5. What does revenue mean in accounting?
In accounting, revenue is the increase in assets or decrease in liabilities resulting from the delivery of goods or services. It's a crucial element in financial statements and is recorded according to revenue recognition principles.
6. What is revenue recognition?
Revenue recognition is an accounting principle determining when a company should record revenue in its financial statements. It ensures revenue is recorded accurately and reliably, aligning with accounting standards.
7. What is the difference between revenue and cash flow?
Revenue is the total income from sales, regardless of when cash is received. Cash flow is the actual movement of money into and out of a business. Revenue can be higher than cash flow if sales are made on credit.
8. How is revenue used in financial statement analysis?
Revenue is a key component of many financial ratios such as profit margin, asset turnover, and price-to-sales ratio. Analyzing these ratios provides insights into a company's financial health and performance.
9. What are the main types of revenue?
Key revenue types include operating revenue (from core business activities), non-operating revenue (from non-core activities like investments), accrued revenue (earned but not yet received), and deferred revenue (received but not yet earned).
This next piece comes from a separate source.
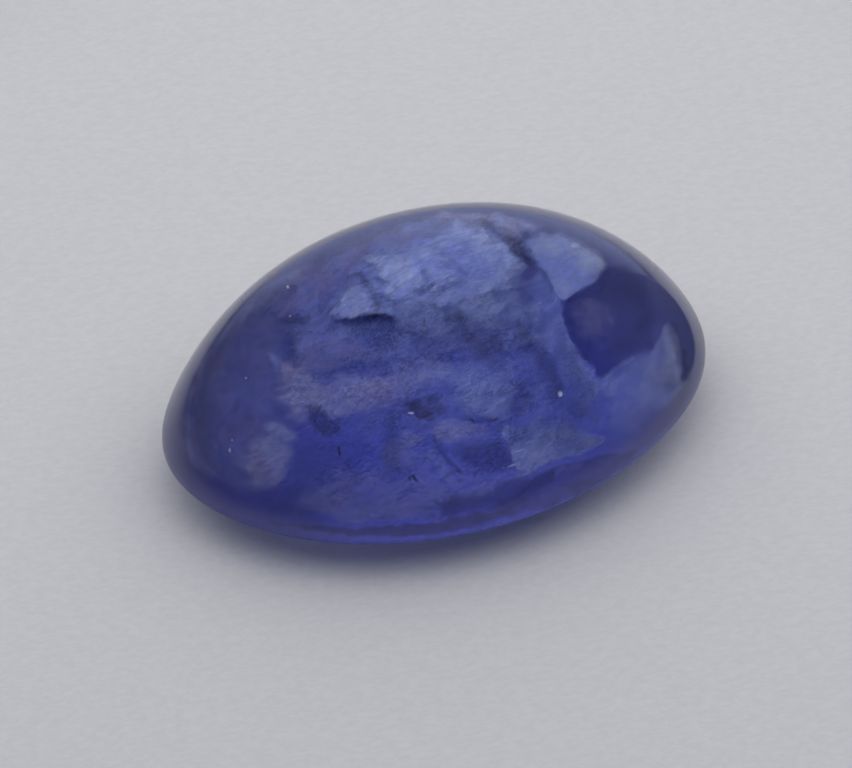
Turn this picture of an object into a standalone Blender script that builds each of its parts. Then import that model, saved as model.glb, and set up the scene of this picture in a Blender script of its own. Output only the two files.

Understanding these distinctions is crucial.
10. What is revenue sharing?
Revenue sharing is an agreement where revenue from a business activity or asset is divided among multiple parties. It is common in various industries, such as media and technology, to distribute profits.
11. What is the difference between operating revenue and non-operating revenue?
Operating revenue comes from a company's primary business operations, like selling goods or services. Non-operating revenue stems from secondary activities, such as investments or interest income. Distinguishing them helps assess core business performance.
12. How does deferred revenue affect a company’s balance sheet?
Deferred revenue is a liability until the goods or services are delivered. It's initially recorded as a liability on the balance sheet and is then recognized as revenue once earned.